Investment treaties primarily come in three forms: Bilateral Investment Treaties (BITs), Multilateral Investment Treaties, and Free Trade Agreements (FTAs) that include investment provisions.
- Bilateral Investment Treaties (BITs): These treaties involve just two state parties and focus exclusively on investment matters. They establish the terms and conditions for private investments made by individuals or business entities from one sovereign state in another sovereign state. BITs provide legal protection to foreign investors and often grant access to Investor-State Dispute Settlement (ISDS) mechanisms for resolving disputes between investors and host states.
- Multilateral Investment Treaties: These agreements involve more than two states and establish broad legal frameworks for the protection of foreign investment across multiple jurisdictions. The Energy Charter Treaty is an example, offering significant investor protections and covering industry-specific trade that is not geographically limited.
- Free Trade Agreements (FTAs): These are bilateral or regional agreements that often include provisions aimed at encouraging foreign direct investment. FTAs provide guarantees and protections to individuals and companies from one contracting state who invest in another state (the ‘host’ state). Most FTAs also include arbitration clauses to resolve disputes between foreign investors and host states, aligning with international legal standards for investment protection.
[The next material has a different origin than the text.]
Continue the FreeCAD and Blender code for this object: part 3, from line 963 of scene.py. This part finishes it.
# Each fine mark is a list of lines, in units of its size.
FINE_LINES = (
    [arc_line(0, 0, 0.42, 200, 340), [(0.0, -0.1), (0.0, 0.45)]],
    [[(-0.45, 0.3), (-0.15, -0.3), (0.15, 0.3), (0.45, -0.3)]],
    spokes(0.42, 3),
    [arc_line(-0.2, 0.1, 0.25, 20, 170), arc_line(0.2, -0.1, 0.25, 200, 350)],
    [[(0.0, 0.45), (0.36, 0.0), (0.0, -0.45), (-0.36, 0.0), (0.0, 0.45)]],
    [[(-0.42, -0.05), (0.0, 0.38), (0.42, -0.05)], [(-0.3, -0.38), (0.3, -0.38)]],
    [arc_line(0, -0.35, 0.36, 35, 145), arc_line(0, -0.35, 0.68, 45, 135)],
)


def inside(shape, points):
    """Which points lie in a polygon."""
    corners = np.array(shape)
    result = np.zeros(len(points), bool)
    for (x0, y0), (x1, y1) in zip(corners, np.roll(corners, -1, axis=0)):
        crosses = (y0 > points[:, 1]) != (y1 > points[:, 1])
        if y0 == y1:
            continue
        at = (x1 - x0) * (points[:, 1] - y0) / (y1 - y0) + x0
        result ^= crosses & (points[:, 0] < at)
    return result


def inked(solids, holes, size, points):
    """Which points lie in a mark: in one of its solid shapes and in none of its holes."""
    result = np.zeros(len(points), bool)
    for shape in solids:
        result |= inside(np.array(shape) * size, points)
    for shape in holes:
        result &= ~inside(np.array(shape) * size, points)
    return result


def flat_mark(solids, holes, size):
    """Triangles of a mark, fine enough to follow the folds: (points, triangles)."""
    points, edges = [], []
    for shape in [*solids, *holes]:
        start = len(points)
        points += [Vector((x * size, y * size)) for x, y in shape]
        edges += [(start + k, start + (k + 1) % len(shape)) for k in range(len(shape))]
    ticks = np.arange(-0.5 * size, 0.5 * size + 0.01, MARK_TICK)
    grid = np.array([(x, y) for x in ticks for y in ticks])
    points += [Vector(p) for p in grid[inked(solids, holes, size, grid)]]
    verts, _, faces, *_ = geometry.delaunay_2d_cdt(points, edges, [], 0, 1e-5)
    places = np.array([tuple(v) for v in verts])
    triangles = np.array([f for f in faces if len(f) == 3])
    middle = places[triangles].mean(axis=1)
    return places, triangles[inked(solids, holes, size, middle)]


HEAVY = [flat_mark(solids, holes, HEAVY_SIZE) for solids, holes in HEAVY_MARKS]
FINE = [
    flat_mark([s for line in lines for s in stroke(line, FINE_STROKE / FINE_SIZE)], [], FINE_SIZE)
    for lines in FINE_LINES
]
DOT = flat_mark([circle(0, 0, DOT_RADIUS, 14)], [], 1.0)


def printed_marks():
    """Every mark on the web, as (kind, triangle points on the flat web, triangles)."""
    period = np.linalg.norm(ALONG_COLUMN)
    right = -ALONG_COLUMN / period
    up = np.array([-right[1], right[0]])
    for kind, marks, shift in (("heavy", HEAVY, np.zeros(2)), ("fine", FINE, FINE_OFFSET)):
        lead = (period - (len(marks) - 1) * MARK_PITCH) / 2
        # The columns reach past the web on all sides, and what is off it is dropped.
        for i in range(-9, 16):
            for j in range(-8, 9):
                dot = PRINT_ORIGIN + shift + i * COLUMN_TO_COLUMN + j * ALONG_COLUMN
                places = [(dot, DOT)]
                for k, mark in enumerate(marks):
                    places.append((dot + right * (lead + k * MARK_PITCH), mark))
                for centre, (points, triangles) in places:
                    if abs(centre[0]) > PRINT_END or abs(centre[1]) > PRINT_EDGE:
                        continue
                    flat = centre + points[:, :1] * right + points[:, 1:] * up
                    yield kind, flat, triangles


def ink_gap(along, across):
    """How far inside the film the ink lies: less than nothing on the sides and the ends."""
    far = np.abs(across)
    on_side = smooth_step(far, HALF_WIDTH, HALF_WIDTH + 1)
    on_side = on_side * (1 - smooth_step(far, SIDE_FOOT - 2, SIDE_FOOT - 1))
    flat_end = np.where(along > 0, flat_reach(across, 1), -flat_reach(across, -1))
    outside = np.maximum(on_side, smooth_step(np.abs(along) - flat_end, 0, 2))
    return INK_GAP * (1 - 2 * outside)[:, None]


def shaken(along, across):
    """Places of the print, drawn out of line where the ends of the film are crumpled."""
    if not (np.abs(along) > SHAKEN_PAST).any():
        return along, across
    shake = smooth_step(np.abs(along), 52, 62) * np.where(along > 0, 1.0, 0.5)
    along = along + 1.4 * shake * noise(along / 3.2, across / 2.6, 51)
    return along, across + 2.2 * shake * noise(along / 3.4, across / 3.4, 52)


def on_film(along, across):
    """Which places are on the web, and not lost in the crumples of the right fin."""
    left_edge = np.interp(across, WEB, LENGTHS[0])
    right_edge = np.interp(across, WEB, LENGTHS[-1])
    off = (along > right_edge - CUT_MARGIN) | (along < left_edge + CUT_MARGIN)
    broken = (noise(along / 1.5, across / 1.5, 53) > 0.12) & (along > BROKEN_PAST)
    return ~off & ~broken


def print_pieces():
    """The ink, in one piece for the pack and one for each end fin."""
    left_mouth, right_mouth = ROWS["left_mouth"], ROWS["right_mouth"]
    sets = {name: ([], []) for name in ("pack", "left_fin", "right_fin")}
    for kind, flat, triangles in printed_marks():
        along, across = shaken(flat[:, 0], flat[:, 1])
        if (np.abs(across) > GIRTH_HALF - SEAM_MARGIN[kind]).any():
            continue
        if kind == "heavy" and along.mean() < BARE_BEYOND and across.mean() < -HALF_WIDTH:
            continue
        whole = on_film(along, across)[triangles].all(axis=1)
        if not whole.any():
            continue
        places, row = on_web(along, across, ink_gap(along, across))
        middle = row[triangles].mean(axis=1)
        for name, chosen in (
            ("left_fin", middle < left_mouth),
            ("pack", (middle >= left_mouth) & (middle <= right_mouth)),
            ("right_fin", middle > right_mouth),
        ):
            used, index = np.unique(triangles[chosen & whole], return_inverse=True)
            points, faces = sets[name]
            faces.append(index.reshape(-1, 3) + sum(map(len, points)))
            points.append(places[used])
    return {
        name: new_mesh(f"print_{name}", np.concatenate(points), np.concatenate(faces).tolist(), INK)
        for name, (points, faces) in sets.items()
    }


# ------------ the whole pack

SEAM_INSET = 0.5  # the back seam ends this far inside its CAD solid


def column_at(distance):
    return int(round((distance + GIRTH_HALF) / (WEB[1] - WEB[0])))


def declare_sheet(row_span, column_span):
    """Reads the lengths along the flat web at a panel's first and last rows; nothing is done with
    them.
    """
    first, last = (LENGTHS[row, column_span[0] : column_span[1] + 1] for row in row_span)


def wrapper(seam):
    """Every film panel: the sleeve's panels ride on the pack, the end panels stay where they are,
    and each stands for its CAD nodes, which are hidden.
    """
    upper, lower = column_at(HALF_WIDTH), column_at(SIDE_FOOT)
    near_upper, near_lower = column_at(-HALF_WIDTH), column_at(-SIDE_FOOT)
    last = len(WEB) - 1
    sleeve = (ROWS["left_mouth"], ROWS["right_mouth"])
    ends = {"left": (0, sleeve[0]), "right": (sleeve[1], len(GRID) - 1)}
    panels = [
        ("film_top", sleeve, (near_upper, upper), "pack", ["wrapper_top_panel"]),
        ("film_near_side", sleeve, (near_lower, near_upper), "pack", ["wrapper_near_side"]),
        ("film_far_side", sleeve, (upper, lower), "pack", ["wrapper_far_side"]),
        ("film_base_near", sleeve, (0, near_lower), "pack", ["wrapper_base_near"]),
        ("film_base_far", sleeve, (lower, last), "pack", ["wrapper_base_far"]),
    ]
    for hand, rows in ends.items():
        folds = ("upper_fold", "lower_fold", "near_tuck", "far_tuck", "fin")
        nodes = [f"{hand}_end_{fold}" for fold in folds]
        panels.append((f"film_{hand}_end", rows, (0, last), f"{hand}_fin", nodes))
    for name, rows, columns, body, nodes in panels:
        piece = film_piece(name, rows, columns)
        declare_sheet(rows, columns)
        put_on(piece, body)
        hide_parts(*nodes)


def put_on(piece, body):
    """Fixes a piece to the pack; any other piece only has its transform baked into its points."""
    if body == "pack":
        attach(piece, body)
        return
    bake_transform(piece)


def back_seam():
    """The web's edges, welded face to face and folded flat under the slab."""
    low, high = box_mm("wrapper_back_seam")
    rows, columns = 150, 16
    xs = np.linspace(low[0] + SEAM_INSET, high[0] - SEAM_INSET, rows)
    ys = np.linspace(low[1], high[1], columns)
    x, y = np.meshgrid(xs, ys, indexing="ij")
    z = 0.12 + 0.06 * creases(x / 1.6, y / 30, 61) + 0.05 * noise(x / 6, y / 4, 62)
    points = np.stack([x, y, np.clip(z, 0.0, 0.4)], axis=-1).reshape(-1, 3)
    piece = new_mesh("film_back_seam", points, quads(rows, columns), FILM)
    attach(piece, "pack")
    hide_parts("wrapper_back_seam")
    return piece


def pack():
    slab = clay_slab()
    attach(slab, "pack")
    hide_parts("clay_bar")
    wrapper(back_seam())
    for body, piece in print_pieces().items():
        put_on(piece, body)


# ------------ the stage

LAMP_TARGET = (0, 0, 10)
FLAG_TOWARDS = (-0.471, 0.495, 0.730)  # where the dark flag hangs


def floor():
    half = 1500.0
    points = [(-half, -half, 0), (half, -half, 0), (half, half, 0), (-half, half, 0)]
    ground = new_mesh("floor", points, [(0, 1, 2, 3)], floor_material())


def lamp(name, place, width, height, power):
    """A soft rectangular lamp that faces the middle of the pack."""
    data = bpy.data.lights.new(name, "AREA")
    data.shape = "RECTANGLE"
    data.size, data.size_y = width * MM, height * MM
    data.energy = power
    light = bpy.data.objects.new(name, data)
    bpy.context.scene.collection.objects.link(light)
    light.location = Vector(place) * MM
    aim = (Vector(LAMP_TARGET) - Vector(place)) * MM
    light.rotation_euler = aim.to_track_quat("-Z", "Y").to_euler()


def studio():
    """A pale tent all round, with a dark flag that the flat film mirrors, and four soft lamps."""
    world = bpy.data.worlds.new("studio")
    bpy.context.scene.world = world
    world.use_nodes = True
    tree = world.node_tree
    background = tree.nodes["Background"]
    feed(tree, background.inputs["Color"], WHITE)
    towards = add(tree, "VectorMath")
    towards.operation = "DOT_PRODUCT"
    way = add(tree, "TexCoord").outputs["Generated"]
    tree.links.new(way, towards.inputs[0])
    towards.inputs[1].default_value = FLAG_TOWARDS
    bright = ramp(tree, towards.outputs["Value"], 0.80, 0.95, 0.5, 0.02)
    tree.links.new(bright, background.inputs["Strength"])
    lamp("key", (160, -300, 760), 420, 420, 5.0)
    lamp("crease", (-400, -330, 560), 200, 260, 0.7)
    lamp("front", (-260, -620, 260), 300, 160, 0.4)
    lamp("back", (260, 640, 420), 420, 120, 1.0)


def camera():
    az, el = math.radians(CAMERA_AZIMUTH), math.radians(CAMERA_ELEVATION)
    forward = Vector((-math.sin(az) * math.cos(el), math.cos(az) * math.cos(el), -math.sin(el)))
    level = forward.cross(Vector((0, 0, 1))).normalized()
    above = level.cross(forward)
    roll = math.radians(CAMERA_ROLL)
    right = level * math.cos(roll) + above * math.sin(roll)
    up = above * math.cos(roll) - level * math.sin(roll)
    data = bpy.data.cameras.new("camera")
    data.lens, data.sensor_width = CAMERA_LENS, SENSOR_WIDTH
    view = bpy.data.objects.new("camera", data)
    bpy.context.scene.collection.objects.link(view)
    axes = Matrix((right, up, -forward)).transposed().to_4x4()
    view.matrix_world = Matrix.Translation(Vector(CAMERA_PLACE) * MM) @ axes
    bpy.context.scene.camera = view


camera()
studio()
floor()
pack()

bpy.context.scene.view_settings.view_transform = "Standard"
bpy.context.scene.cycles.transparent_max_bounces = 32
Core Standards of Treatment in Investment Treaties
Investment treaties typically outline specific standards of treatment that states must adhere to. These include:
- National Treatment and Most-Favoured-Nation Clauses: These clauses require states to treat foreign investors or investments no less favourably than domestic investors (national treatment) or investors from other states (most-favoured-nation treatment).
- Fair and Equitable Treatment: This clause mandates that states treat foreign investments fairly, according to a minimum standard of fairness, irrespective of domestic rules.
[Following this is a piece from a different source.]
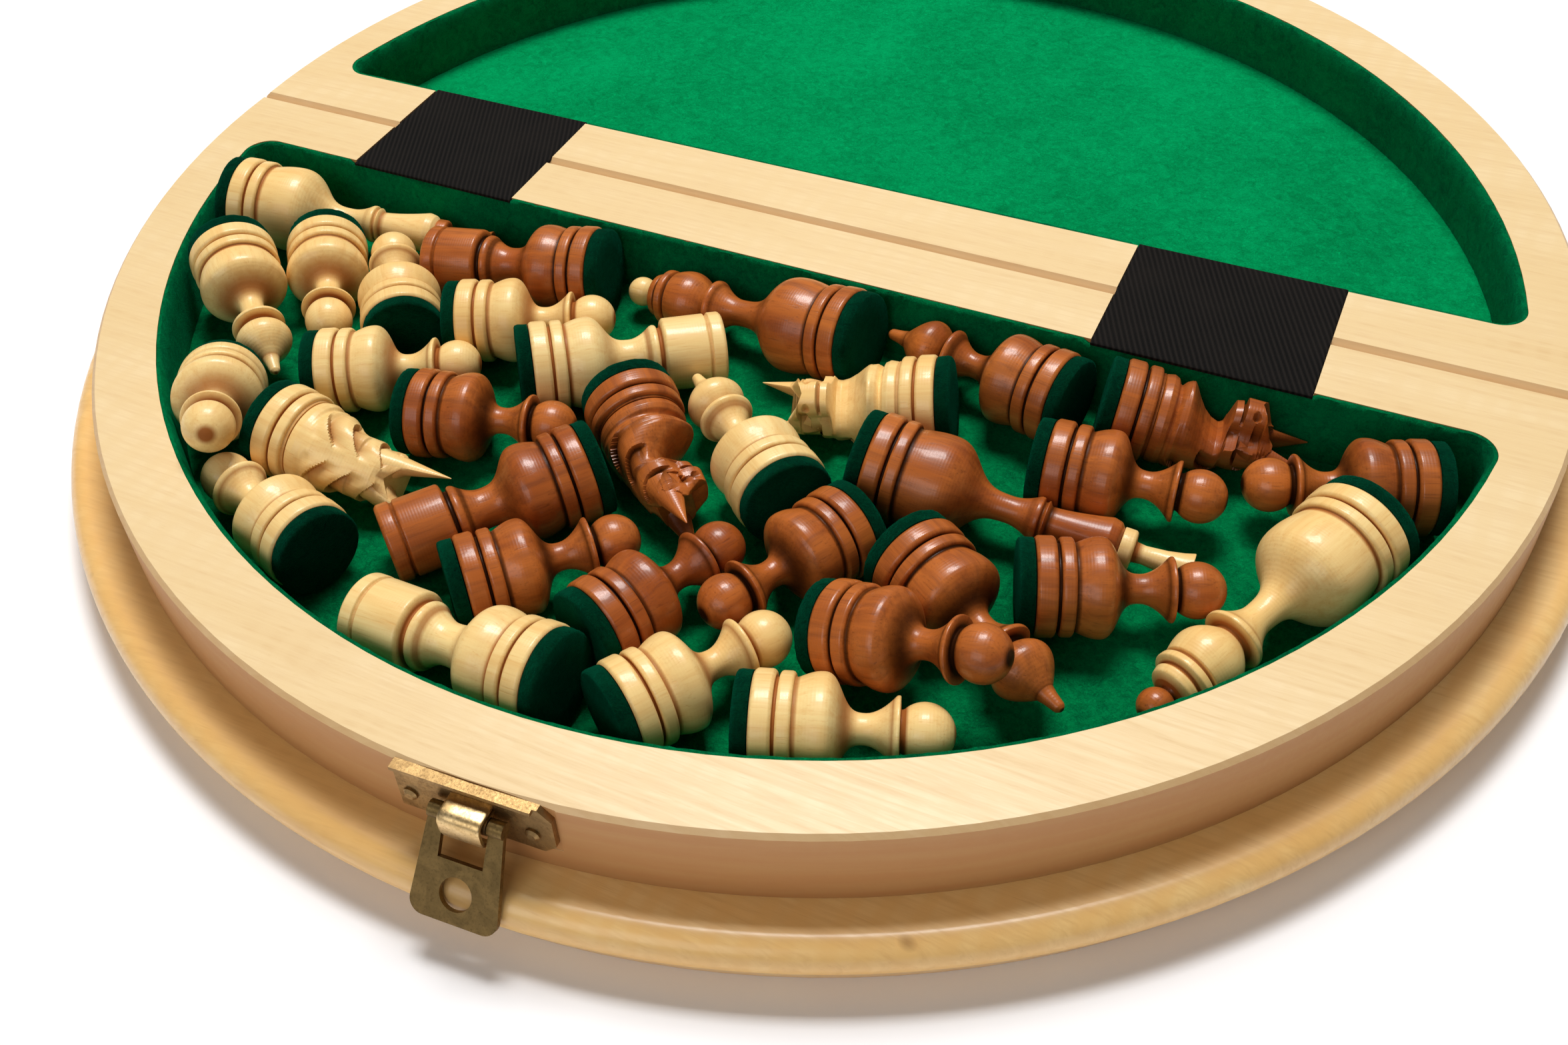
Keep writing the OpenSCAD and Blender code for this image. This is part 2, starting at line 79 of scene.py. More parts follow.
class Shader:
    """A Principled material that is being put together. Texture scales are per metre."""

    def __init__(self, name, **constants):
        self.material = bpy.data.materials.new(name)
        self.material.use_nodes = True
        self.tree = self.material.node_tree
        self.out = next(n for n in self.tree.nodes if n.type == "BSDF_PRINCIPLED")
        for key, value in constants.items():
            self.out.inputs[key.replace("_", " ")].default_value = value
        self.coords = self.node("ShaderNodeTexCoord").outputs["Object"]

    def node(self, kind, inputs=(), **settings):
        n = self.tree.nodes.new(kind)
        for key, value in settings.items():
            setattr(n, key, value)
        for key, value in dict(inputs).items():
            self.feed(n.inputs[key], value)
        return n

    def feed(self, socket, value):
        if isinstance(value, bpy.types.NodeSocket):
            self.tree.links.new(value, socket)
        else:
            socket.default_value = value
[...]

- Full Protection and Security Clauses: These clauses demand that states take necessary steps to protect the physical and legal integrity of foreign investments.
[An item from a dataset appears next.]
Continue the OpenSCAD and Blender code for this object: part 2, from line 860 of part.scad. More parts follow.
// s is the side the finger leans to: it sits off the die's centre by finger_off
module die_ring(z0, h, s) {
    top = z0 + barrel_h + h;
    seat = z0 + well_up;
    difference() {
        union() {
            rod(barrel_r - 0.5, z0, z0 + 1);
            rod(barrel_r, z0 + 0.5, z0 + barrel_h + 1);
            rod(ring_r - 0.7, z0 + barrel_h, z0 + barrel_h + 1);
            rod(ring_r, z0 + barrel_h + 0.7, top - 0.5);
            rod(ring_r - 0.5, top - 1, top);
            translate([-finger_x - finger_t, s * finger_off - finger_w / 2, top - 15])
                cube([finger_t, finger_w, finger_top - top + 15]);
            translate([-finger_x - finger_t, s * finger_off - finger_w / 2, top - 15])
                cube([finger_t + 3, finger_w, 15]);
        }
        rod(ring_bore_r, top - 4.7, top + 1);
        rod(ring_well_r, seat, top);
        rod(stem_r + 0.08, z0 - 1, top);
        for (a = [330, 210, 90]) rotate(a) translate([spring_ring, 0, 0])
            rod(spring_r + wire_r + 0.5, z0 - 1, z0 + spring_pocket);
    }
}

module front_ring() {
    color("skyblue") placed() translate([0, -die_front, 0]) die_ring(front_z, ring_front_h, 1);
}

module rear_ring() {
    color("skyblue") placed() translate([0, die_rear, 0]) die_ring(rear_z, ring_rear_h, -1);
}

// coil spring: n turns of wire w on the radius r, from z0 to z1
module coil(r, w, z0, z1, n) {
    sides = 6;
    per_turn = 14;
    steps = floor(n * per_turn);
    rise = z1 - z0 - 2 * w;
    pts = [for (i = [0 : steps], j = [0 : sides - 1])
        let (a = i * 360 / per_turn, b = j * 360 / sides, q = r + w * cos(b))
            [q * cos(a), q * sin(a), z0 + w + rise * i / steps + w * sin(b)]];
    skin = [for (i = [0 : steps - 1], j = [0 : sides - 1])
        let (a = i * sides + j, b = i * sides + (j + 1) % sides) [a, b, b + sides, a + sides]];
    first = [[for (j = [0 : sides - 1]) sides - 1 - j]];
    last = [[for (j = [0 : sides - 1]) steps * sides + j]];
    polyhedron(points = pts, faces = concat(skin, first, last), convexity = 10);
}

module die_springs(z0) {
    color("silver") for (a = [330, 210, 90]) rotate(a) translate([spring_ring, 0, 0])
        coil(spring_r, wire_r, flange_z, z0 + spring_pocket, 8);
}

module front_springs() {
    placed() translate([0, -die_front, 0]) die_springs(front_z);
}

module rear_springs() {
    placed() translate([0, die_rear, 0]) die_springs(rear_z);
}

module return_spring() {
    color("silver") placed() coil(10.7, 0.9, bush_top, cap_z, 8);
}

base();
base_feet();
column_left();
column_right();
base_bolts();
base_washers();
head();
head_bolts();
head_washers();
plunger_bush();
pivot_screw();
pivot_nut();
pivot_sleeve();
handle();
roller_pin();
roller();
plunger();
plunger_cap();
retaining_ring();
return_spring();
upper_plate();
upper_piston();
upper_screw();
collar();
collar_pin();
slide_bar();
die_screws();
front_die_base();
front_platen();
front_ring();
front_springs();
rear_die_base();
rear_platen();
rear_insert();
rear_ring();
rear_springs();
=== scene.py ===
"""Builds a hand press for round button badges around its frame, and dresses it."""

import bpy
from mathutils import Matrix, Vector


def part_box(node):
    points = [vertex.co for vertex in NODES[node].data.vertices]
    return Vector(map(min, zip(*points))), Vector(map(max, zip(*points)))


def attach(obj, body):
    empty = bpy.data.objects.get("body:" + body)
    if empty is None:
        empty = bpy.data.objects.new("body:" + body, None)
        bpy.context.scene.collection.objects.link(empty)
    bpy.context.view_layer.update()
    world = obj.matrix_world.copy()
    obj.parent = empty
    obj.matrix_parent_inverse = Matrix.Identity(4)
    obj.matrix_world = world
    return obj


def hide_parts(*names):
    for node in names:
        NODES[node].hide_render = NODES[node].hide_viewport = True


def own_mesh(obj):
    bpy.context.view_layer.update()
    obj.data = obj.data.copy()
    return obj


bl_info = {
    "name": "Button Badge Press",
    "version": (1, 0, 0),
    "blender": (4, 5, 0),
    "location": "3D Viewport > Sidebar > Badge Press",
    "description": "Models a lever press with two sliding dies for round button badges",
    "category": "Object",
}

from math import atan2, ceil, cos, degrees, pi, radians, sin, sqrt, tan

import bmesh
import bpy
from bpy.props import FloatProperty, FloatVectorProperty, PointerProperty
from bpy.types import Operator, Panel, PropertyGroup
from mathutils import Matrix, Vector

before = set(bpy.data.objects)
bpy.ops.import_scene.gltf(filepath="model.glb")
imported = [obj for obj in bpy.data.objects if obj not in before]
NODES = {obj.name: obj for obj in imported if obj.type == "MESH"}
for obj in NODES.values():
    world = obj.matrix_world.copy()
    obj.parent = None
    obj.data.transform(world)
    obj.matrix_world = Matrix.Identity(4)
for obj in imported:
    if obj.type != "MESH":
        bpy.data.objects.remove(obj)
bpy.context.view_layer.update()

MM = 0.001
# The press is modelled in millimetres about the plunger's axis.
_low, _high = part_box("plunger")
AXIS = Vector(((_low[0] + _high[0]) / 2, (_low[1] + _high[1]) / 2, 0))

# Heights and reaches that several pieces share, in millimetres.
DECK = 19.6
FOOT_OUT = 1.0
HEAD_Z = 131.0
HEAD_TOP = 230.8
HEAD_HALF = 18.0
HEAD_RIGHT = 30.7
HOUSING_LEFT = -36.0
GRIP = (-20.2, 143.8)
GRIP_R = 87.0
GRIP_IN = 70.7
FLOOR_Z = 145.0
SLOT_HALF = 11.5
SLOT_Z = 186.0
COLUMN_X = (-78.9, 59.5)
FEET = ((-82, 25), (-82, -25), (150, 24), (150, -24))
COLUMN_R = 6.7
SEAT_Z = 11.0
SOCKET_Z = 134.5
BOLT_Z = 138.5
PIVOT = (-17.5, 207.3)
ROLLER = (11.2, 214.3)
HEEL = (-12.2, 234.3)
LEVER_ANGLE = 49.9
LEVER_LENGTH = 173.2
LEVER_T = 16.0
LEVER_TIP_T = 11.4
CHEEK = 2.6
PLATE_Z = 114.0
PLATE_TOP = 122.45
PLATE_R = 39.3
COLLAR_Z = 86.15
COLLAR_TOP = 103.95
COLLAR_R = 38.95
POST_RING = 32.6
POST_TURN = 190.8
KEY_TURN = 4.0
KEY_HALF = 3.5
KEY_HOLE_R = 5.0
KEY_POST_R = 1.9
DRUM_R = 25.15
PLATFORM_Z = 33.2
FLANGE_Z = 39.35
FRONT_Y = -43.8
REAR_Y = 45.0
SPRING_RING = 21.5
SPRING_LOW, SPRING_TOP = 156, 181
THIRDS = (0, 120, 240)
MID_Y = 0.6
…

- Expropriation Clauses: Such provisions restrict government’s ability to expropriate foreign investments, stating that expropriation must serve a public purpose, be non-discriminatory, and compensate investors according to agreed standards.
- Currency Convertibility and Profit Repatriation: These provisions ensure that investors can convert currency and repatriate returns from their investments.
Dispute Resolution Mechanisms
Investment treaties often provide investors the option to bring disputes against host states to international arbitration rather than national courts. Key arbitration centers include the International Centre for Settlement of Investment Disputes (ICSID), hosted by the World Bank. ICSID, alongside other arbitration institutions like UNCITRAL, handles numerous disputes each year.
In investor-state arbitration, the investor typically alleges treaty violations and seeks monetary compensation. Arbitral tribunals, usually comprising three private individuals, issue binding awards. These awards can be enforced internationally through multilateral treaties, allowing investors to seek enforcement in any signatory country where the host state holds assets.
Arbitration and Its Financial Implications
Arbitration can have significant financial consequences for host states. Multilateral treaties facilitate enforcement of arbitration awards, making it difficult for states to avoid compliance.[5] Governments, particularly in globalized economies, face pressure to honor these awards to maintain investor confidence. However, in recent years, some states have refused to pay arbitral awards, leading to tensions in international investment law enforcement.
The Role of Investment Treaties in Public Action and Regulatory Space
Investment treaties and arbitration empower private tribunals to review state conduct, including actions by democratically elected governments or national courts, based on broadly formulated treaty standards. This has led investors to challenge various measures taken by governments, such as environmental regulations, smoking bans, land redistribution, and other public policies.
These arbitration processes have raised concerns about the impact on “regulatory space,” or the freedom of governments to enact policies that promote social welfare. Large compensation awards and costly arbitration can discourage public authorities from taking socially beneficial actions, especially in low-income countries where public finances are constrained.
Grassroots Contestation and Regulatory Space
Investment treaties not only affect government actions but also provoke grassroots contestation. Disputes can arise when large-scale investments lead to adverse social or environmental impacts, such as land takings or pollution. In such cases, investors may use investor-state arbitration to challenge court actions initiated by civil society or the government’s failure to address direct grassroots action.
This highlights the complexity of regulatory space, which involves not only the freedom for public authorities to act but also space for negotiation and contestation by various public and private actors influencing national decision-making.
Conclusion
In their pursuit to attract foreign investment, states ratify IIAs, which often involve a limitation of sovereignty in exchange for economic benefits. However, IIAs are more intrusive than trade agreements, as foreign investments occur within the host state's borders, leading to significant challenges in balancing regulatory freedom with investor rights. While states have a right to regulate under international law, they also have a duty to safeguard internationally recognized values. This tension has led to concerns over the legitimacy of investment arbitration, especially given its impact on public policy and the potential bias against developing countries. It is argued that the system needs to better align with public international law, ensuring a balance between private investor protections and public interests. Constitutional principles, such as proportionality and reasonableness, can contribute to establishing a more balanced framework in international investment law and arbitration.
[1] Guides: International investment law research guide: Introduction Introduction - International Investment Law Research Guide-Guides at Georgetown Law Library, https://guides.ll.georgetown.edu/internationalinvestmentlaw.
[2] Who and what does international investment law apply to? Defining foreign investors and foreign investments World Health Organization, https://extranet.who.int/fctcapps/fctcapps/fctc/kh/legalchallenges/who-and-what-does-international-investment-law-apply-defining.
[3] Rudolf Dolzer and Christoph Schreuer, Principles of International Investment Law (Oxford University Press, 2nd ed., 2012) p 60-61.
[4] Philip Morris Brands Sarl v. Oriental Republic of Uruguay, ICSID Case No ARB/10/7.
[5] Namely, the 1958 New York Convention on the Recognition and Enforcement of Foreign Arbitral Awards and, for ICSID awards, Article 54 of the 1965 Convention on the Settlement of Investment Disputes between States and Nationals of Other States (the “ICSID Convention”).